I have a newer Ryzen laptop and I'd like to know if FreeBSD has any issues running on new Ryzen processors. Any help would be appreciated. Thanks for actually having a forum.


----------



## SirDice (Jul 30, 2021)

d351r3d said:


> I'd like to know if FreeBSD has any issues running on new Ryzen processors.


That shouldn't be an issue. You can easily check by simply booting the install media and choose the "Shell" option. Then you can have a look at dmesg(8) for example to see everything that was detected during boot.
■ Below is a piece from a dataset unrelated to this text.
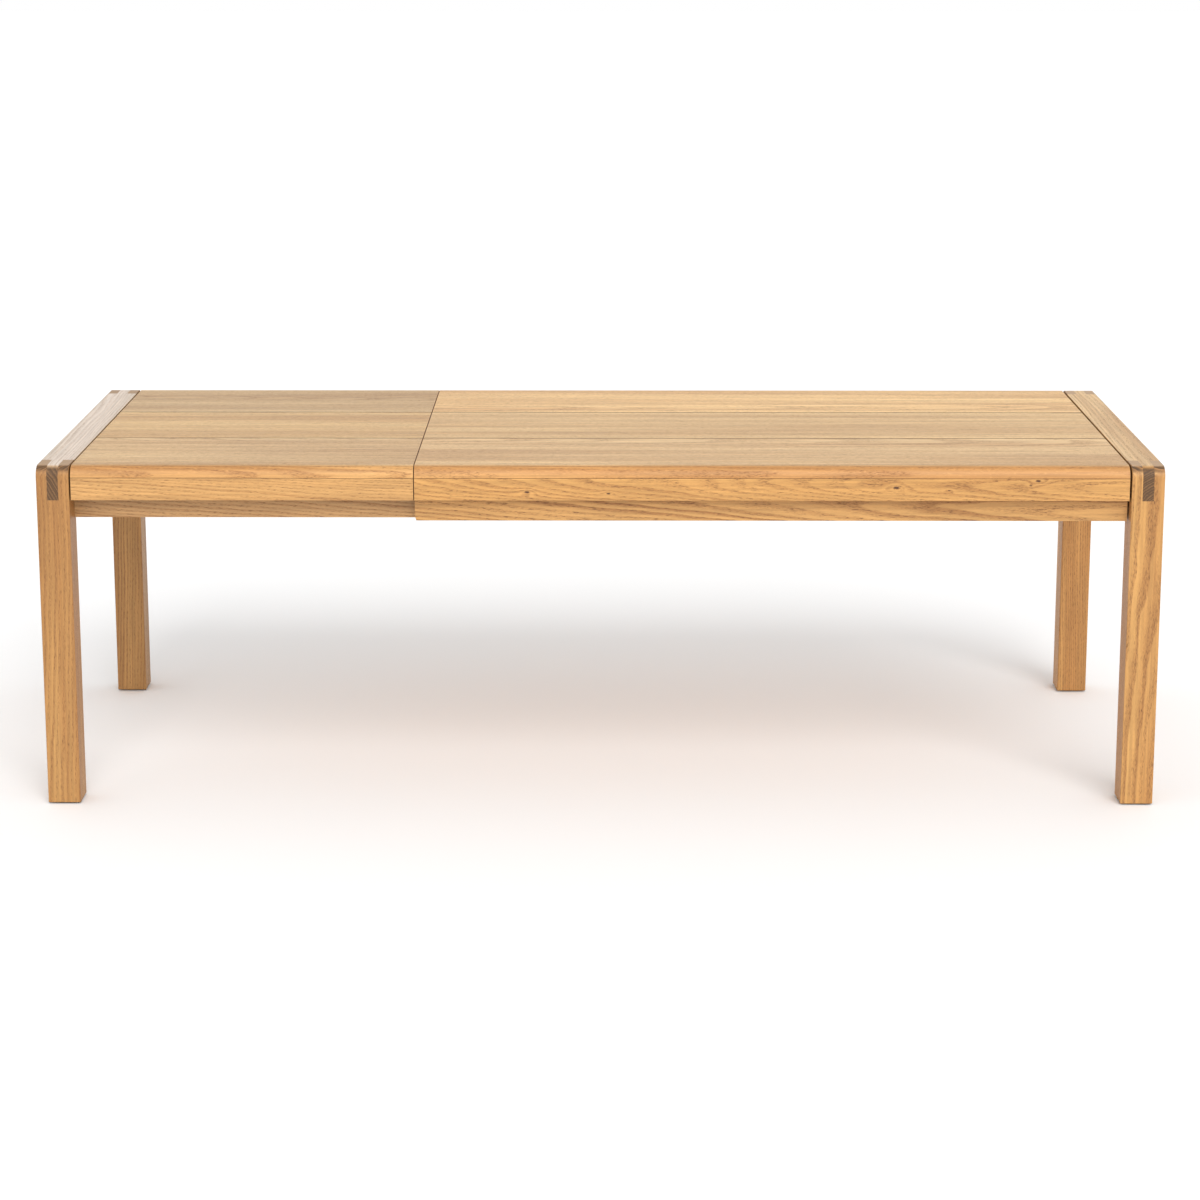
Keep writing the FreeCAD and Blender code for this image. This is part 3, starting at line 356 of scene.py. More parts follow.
FRAME_CUTS = (
    Cut(
        "left_front_leg", "Z", (0.16, 0.11), (0.02, 0.01), 5.0,
        tone=0.89, line=1.2, streak=1.1, warmth=1.0, dash=0.35,
    ),
    Cut(
        "right_front_leg", "Z", (0.13, -0.06), (-0.02, 0.01), 7.5,
        tone=1.02, line=1.45, streak=1.2, warmth=1.0, dash=0.25,
    ),
    Cut(
        "left_back_leg", "Z", (0.12, 0.14), (0.01, 0.02), 5.0,
        tone=0.77, line=1.3, streak=1.1, warmth=1.0, dash=0.35,
    ),
    Cut(
        "right_back_leg", "Z", (-0.10, 0.15), (0.01, -0.02), 5.5,
        tone=1.02, line=1.3, streak=1.1, warmth=1.0, dash=0.35,
    ),
    Cut(
        "left_top_rail", "Y", (0.13, -0.10), (0.02, 0.02), 5.5,
        tone=0.97, line=0.7, streak=0.5, warmth=0.1,
    ),
    Cut(
        "right_top_rail", "Y", (-0.055, -0.06), (0.03, -0.02), 5.5,
        tone=1.04, line=1.1, streak=1.4, warmth=0.9,
    ),
)
APRON_CUTS = (
    Cut(
        "main_front_apron", "X", (0.040, 0.004), (0.03, 0.06), 7.5,
        tone=0.96, line=1.5, warmth=0.95, dash=0.12,
    ),
    Cut(
        "main_back_apron", "X", (-0.045, -0.015), (0.02, 0.05), 7.5,
        tone=0.97, line=1.5, warmth=0.95, dash=0.12,
    ),
    Cut(
        "front_runner", "X", (0.05, 0.060), (0.04, 0.05), 7.0,
        tone=0.98, line=1.3, streak=0.5, warmth=0.7, dash=0.3,
    ),
    Cut(
        "back_runner", "X", (-0.05, -0.050), (0.04, 0.05), 7.0,
        tone=0.98, line=1.3, streak=0.5, warmth=0.7, dash=0.3,
    ),
)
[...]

You can try this without doing the actual install.


----------



## hardworkingnewbie (Jul 30, 2021)

Works fine for me with no issues.


----------



## scottro (Jul 30, 2021)

Same here. T495 with Ryzen 7. No issues running FreeBSD. Note that wireless is slower on FreeBSD than it is on Linux, but otherwise, everything should work fine. You will want, if using X, to install the drm-kmod package.


----------



## d351r3d (Jul 30, 2021)

Does FreeBSD install with a DM or do I have to manually install XFCE or something?


----------



## Tieks (Jul 30, 2021)

[USER=68904 said:
			
		

> d351r3d[/USER]]Does FreeBSD install with a DM



No, you will have to do that yourself. Start with Xorg (package or port), then install the window manager of your choice.


----------



## SirDice (Jul 30, 2021)

d351r3d said:


> Does FreeBSD install with a DM


Only the OS installs by default, nothing else. Everything else will need to be added and configured yourself. 

Make sure to read: FreeBSD Handbook


----------



## Geezer (Jul 31, 2021)

d351r3d said:


> Does FreeBSD install with a DM or do I have to manually install XFCE or something?



xcfe is a DE. You have a grand choice of DEs, but not too many DMs.


----------



## scottro (Jul 31, 2021)

If you're not familiar with it, (you may have just typoed), DE refers to a desktop environment, xfce being one of the lighter ones, there are many others like Gnome, KDE, and so on. WM refers to window managers, like dwm and openbox. The difference is that DE's often have their own tools to set up printing, networking, etc, whereas with a  WM, you usually have to set up such things yourself. It's a matter of preference, many of us like the added flexibility and lightness of a WM when compared to a DE.


----------